I’m back to blogging! It’s been a while and thought I’d introduce our new addition! Jay Thomas Barbour was born on Tuesday, January 12th at 1:36am just moments before a snowstorm in Pittsburgh. Our big guy weighed 8 pounds even and measured 21 inches long. He was my largest baby and quickest labor – only FOUR hours!! He has the biggest eyes and hands and is as sweet as can be!
Because I’m so far behind, he is currently 10 weeks, almost 14 pounds, and 24 1/2 inches long! His doctor told me our Jaybird, as we call him, is as big as a four month old!
I still wake up in the morning and find it hard to believe we have three children now! It’s a busy, a bit like herding cats, but it’s been incredibly fun. I’ve been meaning to update sooner, but by the time I sit down after dinner I’m just about zonked out for the night and I wanted to give a thorough(ish) update.
Jay is two months old now, and it was around this time we noticed Paige wasn’t meeting certain milestones. Of course, babies develop at different times, but we knew her vision wasn’t what it should be. As you can imagine, I’m a little hypersensitive about development after what we’ve been through with Paige. I’m happy to report that Jay is currently right on track and reminds me a lot of our Will as a baby.
It’s honestly very thrilling with a little bittersweetness mixed in to watch him grow. The first smile, batting at toys, cooing, putting pressure on legs, and grasping items have been so exciting to watch. I cry all the time when I see Jay doing these things. At the same time, I’m reminded of the anxiety and worry I felt when Paige wasn’t doing this and it makes me sad because this was the start of our journey to a diagnosis. I remember how I felt during that time and I look at her now and I’m so proud. So. Incredibly. Proud.
I’m not going to lie, adding another baby after one with special needs has been difficult, mentally and emotionally. I’m working on not analyzing Jay like I did with Paige and I’m constantly reminding myself that I don’t need to advocate for him like I did with her. My husband hit the nail on the head when he said we didn’t grow our family to worry and fuss over what could happen.. we did it because we want a big family and we have love to go around. It’s been a wave of emotions and it’s scary to let my guard down, but it is truly necessary in order to be the best parent to my three little monkeys!

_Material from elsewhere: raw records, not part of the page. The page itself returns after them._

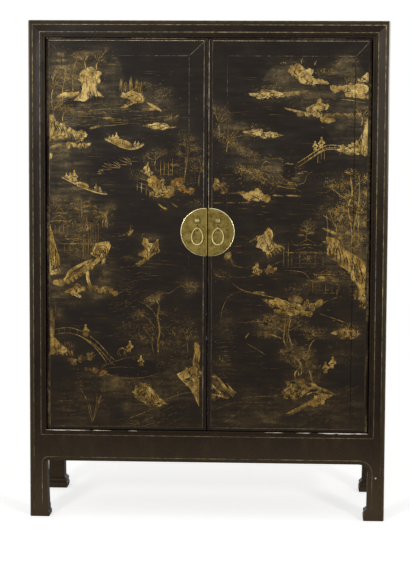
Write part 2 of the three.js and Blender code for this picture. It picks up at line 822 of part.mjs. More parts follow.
function pullEye(side) {
  const nose = eyeHoleRadius + eyeWall;
  return loop(side * fittingOffset, plateHeight + pullAxisRise, eyeWidth, eyeHeight, nose,
    pullAxisReach + nose, eyeHoleRadius, pullAxisReach);
}

// An egg-shaped hanging ring, thin where it passes through the eye and thicker at the bottom: a ring of
// plain proportions whose every point is moved out to the egg's line and to the bar's own radius there
function pullRing(side) {
  const ringShares = { around: 2, bar: 1 };
  const geometry = new THREE.TorusGeometry(ringShares.around, ringShares.bar, pullSideSteps, pullSteps);
  const position = geometry.getAttribute('position');
  for (let i = 0; i < position.count; i += 1) {
    const angle = Math.atan2(position.getX(i), position.getY(i));
    const outward = Math.hypot(position.getX(i), position.getY(i)) - ringShares.around;
    const drop = (1 - Math.cos(angle)) / 2;
    const bar = pullTopRadius + (pullBottomRadius - pullTopRadius) * drop * drop;
    const halfSpan = pullHalfWidth * (1 - pullEggShare * Math.cos(angle));
    const normal = new THREE.Vector2(Math.sin(angle) / pullHalfWidth, Math.cos(angle) / (pullLength / 2));
    normal.normalize();
    position.setXYZ(
      i,
      side * fittingOffset + halfSpan * Math.sin(angle) + bar * outward * normal.x,
      plateFace - pullAxisReach - bar * position.getZ(i),
      plateHeight + pullAxisRise - pullLength * drop + bar * outward * normal.y
    );
  }
  return toSolid(geometry);
}

// A domed nail head on the plate
function plateNail(side, [acrossShare, riseShare]) {
  const profile = [
    [0, 0],
    [nailRadius, 0],
    [nailRadius * Math.cos(Math.PI / 6), nailHeadHeight / 2],
    [nailRadius / 2, nailHeadHeight * Math.cos(Math.PI / 6)],
    [0, nailHeadHeight]
  ].map(([radius, rise]) => new THREE.Vector2(radius, rise));
  const head = new THREE.LatheGeometry(profile, nailSteps);
  head.rotateX(Math.PI);
  const x = side * (meetingEdge + plateCentreOffset + acrossShare * plateRadius);
  head.translate(x, plateFace, plateHeight + riseShare * plateRadius);
  return toSolid(head);
}

// The cabinet, piece by piece
const cabinet = new THREE.Group();

function add(name, solid, material) {
  const mesh = new THREE.Mesh(toGeometry(solid), material);
  mesh.name = name;
  cabinet.add(mesh);
}

const sides = [['left', -1], ['right', 1]];
const heights = [['lower', 0], ['upper', 1]];

for (const [sideName, side] of sides) {
  add(`front_${sideName}_post`, post(side, -1), finishes.frame);
  add(`back_${sideName}_post`, post(side, 1), finishes.frame);
  add(`top_${sideName}_rail`, topSideRail(side), finishes.frame);
  add(`${sideName}_apron_rail`, sideApronRail(side), finishes.frame);
  add(`${sideName}_side_panel`, board(...sidePanelCorners(side)), finishes.frame);
  add(`${sideName}_back_panel`, board(...backPanelCorners(side)), finishes.inner);
}
add('top_front_rail', topFrontRail(), finishes.frame);
add('top_back_rail', topBackRail(), finishes.frame);
add('top_panel', topPanel(), finishes.frame);
add('front_apron_rail', frontApronRail(), finishes.frame);
add('back_lower_rail', backLowerRail(), finishes.inner);
add('back_center_stile', backStile(), finishes.inner);
add('floor_board', floorBoard(), finishes.inner);

crossPieces().forEach(({ brace, batten }, i) => {
  add(`${sides[i][0]}_top_brace`, brace, finishes.inner);
  add(`${sides[i][0]}_floor_batten`, batten, finishes.inner);
});

for (const [heightName, i] of heights) {
  const top = floorTop + shelfHeightShares[i] * (openingTop - floorTop);
  add(`${heightName}_shelf`, shelf(top), finishes.inner);
  for (const [sideName, side] of sides) {
    add(`${heightName}_${sideName}_shelf_bearer`, bearer(side, top - shelfThickness), finishes.inner);
  }
}

for (const [sideName, side] of sides) {
  add(`${sideName}_door_hinge_stile`, hingeStile(side), finishes.door);
  add(`${sideName}_door_meeting_stile`, meetingStile(side), finishes.door);
  add(`${sideName}_door_top_rail`, doorRail(side, 1), finishes.door);
  add(`${sideName}_door_bottom_rail`, doorRail(side, -1), finishes.door);
  add(`${sideName}_door_panel`, doorPanel(side), finishes.door);
  for (const [heightName, i] of heights) {
    const batten = doorBatten(side, battenHeightShares[i], 0);
    add(`${sideName}_door_${heightName}_batten`, batten, finishes.inner);
  }
  add(`${sideName}_lock_plate`, lockPlate(side), finishes.brass);
  add(`${sideName}_lock_knuckle`, lockKnuckle(side), finishes.brass);
  add(`${sideName}_pull_eye`, pullEye(side), finishes.wornBrass);
  add(`${sideName}_pull_ring`, pullRing(side), finishes.wornBrass);
  nailPlaceShares.forEach((place, i) => {
    add(`${sideName}_plate_nail_${i + 1}`, plateNail(side, place), finishes.wornBrass);
  });
}

export default cabinet;
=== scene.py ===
"""Looks of the lacquer cabinet: aged brown-black lacquer, rubbed gilt lines, a raised gilt landscape on
the doors, and the brass of the lock plate. Lengths are millimetres until a mesh is made from them."""

import math
from functools import partial

import bpy
import numpy as np
from mathutils import Matrix, Vector


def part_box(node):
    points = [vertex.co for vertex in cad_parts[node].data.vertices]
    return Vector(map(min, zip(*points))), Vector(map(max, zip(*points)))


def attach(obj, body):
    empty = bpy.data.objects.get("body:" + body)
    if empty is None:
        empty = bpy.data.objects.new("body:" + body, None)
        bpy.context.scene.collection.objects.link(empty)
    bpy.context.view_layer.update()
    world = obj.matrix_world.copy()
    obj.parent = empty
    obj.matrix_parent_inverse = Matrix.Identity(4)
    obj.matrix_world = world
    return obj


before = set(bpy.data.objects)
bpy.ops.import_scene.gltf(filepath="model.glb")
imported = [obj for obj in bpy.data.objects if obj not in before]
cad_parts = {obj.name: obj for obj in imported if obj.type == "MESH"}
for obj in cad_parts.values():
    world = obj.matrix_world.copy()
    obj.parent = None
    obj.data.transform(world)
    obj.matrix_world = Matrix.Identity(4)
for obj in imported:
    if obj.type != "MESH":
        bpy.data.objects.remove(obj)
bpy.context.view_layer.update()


def corners_of(name):
    """Lowest and highest corner of a solid of the frame, in millimetres to a hundredth."""
    return np.round(np.array(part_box(name)) * 1000, 2)


# Sizes of the carcass, taken from the solids or the same as they have
(_, FRONT, _), _ = corners_of("front_left_post")
_, (HALF_WIDTH, BACK, _) = corners_of("back_right_post")
_, (_, _, HEIGHT) = corners_of("top_front_rail")
MIDDLE = (FRONT + BACK) / 2
HALF_DEPTH = (BACK - FRONT) / 2
POST = 56.0
FIRST_RIDGE = 14.0
SECOND_RIDGE = 38.3
RIDGE_SINK = 0.4
FIELD_SINK = 1.2
RAIL_TOP = 300.5
RAIL_BOTTOM = 194.0
RAIL_RIDGE = RAIL_TOP - POST + SECOND_RIDGE
APRON_LINE = RAIL_BOTTOM + 12.5
LEG_LINE = 41.5
LINE_FOOT = 40.0
OUTER_LINE_FOOT = 26

# Sizes of the doors and their fittings
(MEETING_EDGE, DOOR_FRONT, DOOR_BOTTOM), (meeting_inner, _, DOOR_TOP) = corners_of("right_door_meeting_stile")
(hinge_inner, _, _), (HINGE_EDGE, _, _) = corners_of("right_door_hinge_stile")
(_, _, rail_low), (_, _, rail_high) = corners_of("right_door_top_rail")
HINGE_STILE = HINGE_EDGE - hinge_inner
MEETING_STILE = meeting_inner - MEETING_EDGE
DOOR_RAIL = rail_high - rail_low
LINE_SINK = 0.45
PIVOT_INSET = 16
PIVOT_DEPTH = 15
FULL_RELIEF = HINGE_EDGE - 60
LOW_RELIEF = HINGE_EDGE - 45
(_, _, plate_low), (plate_end, _, plate_high) = corners_of("right_lock_plate")
PLATE_Z = (plate_low + plate_high) / 2
PLATE_RADIUS = (plate_high - plate_low) / 2
PLATE_X = plate_end - PLATE_RADIUS
PLATE_THICK = 1.6
RIM_HEIGHT = 3.4
RIM_ROUND = 2

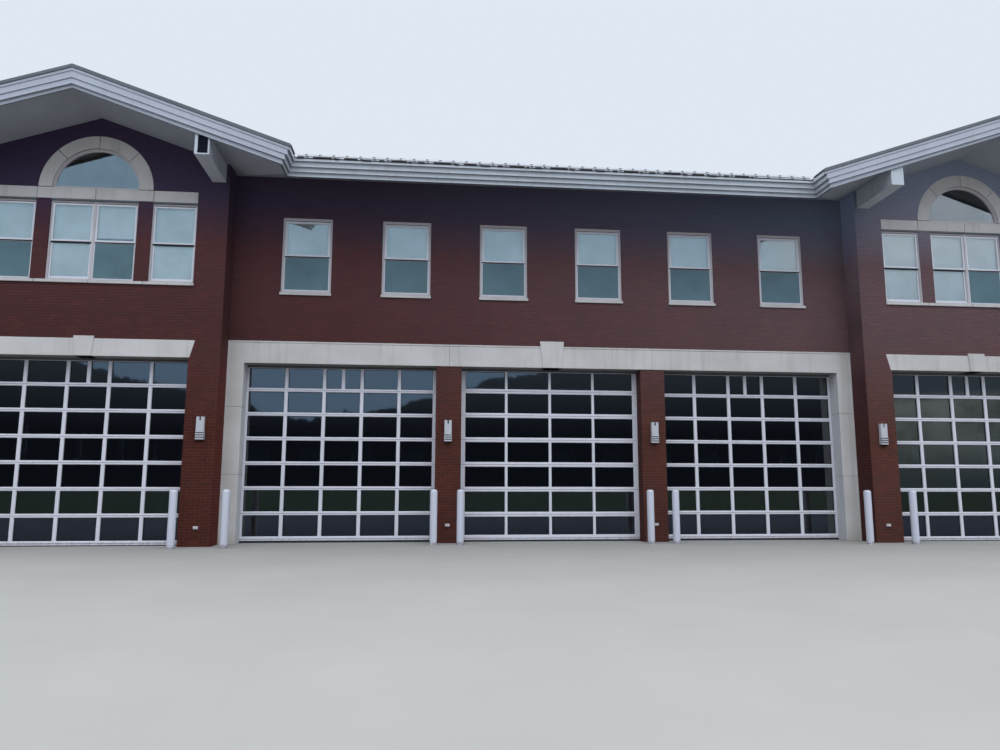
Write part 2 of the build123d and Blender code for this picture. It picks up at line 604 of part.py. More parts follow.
def make_back_door():
    half = BACK_DOOR_W / 2
    back = DEPTH - WIN_SETBACK
    frame = block((-half - FRAME_W, half + FRAME_W), (back - 100, back), (0, BACK_DOOR_H + FRAME_W))
    frame -= block((-half, half), (back - 101, back + 1), (-1, BACK_DOOR_H))
    leaf = block((-half, half), (back - 60, back - 15), (10, BACK_DOOR_H))
    save("back_door_frame", frame)
    save("back_door_leaf", leaf)


# Fittings on the front

def make_fittings():
    bollard = Cylinder(BOLLARD_R, BOLLARD_H, align=(Align.CENTER, Align.CENTER, Align.MIN))
    bollard = fillet(bollard.edges().group_by(Axis.Z)[-1], BOLLARD_R * 0.6)
    right = spread(bollard, [(x, y, 0) for x, y in BOLLARDS])
    save("bollards", *right, *[mirrored(shape) for shape in right])

    light = block((-LIGHT_W / 2, LIGHT_W / 2), (-LIGHT_D, 0), (0, LIGHT_H))
    light = fillet(light.edges().filter_by(Axis.Z).group_by(Axis.Y)[0], 20)
    outlet = block((-OUTLET_W / 2, OUTLET_W / 2), (-OUTLET_D, 0), (0, OUTLET_H))
    pier_face = 10.0
    light_x, light_z = WING_LIGHT
    lights = spread(light, [(PIER_LIGHT[0], pier_face, PIER_LIGHT[1]), (light_x, -PROJECTION, light_z),
                            (2 * WING_X - light_x, -PROJECTION, light_z)])
    outlets = spread(outlet, [(PIER_X, pier_face, OUTLET_Z), (WING_OUTLET_X, -PROJECTION, OUTLET_Z),
                              (2 * WING_X - WING_OUTLET_X, -PROJECTION, OUTLET_Z)])
    save("wall_lights", *lights, *[mirrored(shape) for shape in lights])
    save("outlet_boxes", *outlets, *[mirrored(shape) for shape in outlets])


make_floors()
make_centre_front()
make_wings()
make_other_walls()
make_windows()
make_vehicle_doors()
make_back_door()
make_roof()
make_ridge_caps()
make_fascias()
make_soffits()
make_brackets()
make_fittings()
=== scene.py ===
"""Looks of a two-storey brick fire station, laid out as a Blender add-on and run as a script.

Metres, +Z up, the street front facing -Y. Left and right are seen from the street. Each operator makes
one piece, or one group of like pieces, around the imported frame.
"""
import math
from contextlib import contextmanager

import bmesh
import bpy
from mathutils import Matrix, Vector


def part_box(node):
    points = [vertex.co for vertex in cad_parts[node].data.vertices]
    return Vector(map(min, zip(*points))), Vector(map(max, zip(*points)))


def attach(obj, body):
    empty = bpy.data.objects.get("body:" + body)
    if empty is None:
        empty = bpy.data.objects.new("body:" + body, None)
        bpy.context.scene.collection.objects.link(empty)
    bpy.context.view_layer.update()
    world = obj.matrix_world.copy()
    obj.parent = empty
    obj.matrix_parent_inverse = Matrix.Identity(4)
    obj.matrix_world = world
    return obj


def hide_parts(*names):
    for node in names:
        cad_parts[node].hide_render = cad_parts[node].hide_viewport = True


bl_info = {
    "name": "Fire Station Building",
    "version": (1, 0, 0),
    "blender": (4, 5, 0),
    "location": "View3D > Sidebar > Station",
    "description": "Builds the brickwork, roof, windows, doors and fittings of a fire station",
    "category": "Object",
}

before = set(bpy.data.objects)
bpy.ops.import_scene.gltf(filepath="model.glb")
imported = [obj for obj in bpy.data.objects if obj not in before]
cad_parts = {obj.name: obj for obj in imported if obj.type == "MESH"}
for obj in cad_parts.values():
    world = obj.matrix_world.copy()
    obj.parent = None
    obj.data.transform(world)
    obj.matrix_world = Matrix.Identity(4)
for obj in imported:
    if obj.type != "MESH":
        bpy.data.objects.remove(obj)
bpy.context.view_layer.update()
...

I’m told it’s a different experience raising other children after having one with special needs. I was warned it would be a lot of watching, a lot of analyzing, and a lot of mixed emotions. So far, those sentiments couldn’t be further from the truth. It IS a lot of all of those things, but once I allow myself the grace of knowing it’s “normal” (I hate that word) then I allow myself to feel joy and present. I’m embarrassed to admit that I sort of “quiz” Jay on these things and I have to stop myself. With Will, I didn’t really know to look for these things, with Paige, I had to, and with Jay, I know too much. I have to stop myself from the knowing too much and find a nice middle ground… and I’m working on that.
Along with the watching and list checking, I was told that the highs would be so much higher and the sweet would be SO much sweeter. Again, I find that to also be true. When this little baby looks me in the eye and smiles, I light up. When I get a little chuckle, it’s heaven. Even when I hear him cry, I know he needs something and I’m happy to be right there.
As for the other munchkins, they’ve adjusted amazingly. It took a few days, but we’re in a good place. Will was a little emotional and Paige had a few sleepless nights but they caught onto the new lifestyle pretty quickly. The night we took Jay home from the hospital Will asked if we could bring him back to “his other house” but once he realized his little bro was here to stay he was fine.
Will is currently in preschool and is growing like a weed. He is starting t-ball soon and he’s really excited about that. Daddy has also taught him how to play Mario Kart on the Wii U and he recently finished 11/12 in a fierce race. Haha!
Paige has recently taken a break from Conductive Ed but will be returning next month. She is becoming more vocal and her expressive language is improving! She uses an “eh” sound in different pitches and we’ve figured out what they mean. She responds to “hi” and gets particularly excited when she hears the theme song to certain television shows. Her seizures have been pretty controlled with an occasional spell here and there. Another thing about Paige.. she is getting TALL! I constantly have to get her wheelchair adjusted and her clothes are getting too short around her middle. It’s particularly noticeable when she is in a standing position or in the bathtub.
Oh! And Will, Paige, and Jay have a new cousin! Benjamin Todd Walters was born in December 22nd! Exactly 3 weeks before Jay! They all met A few weeks ago and it was precious!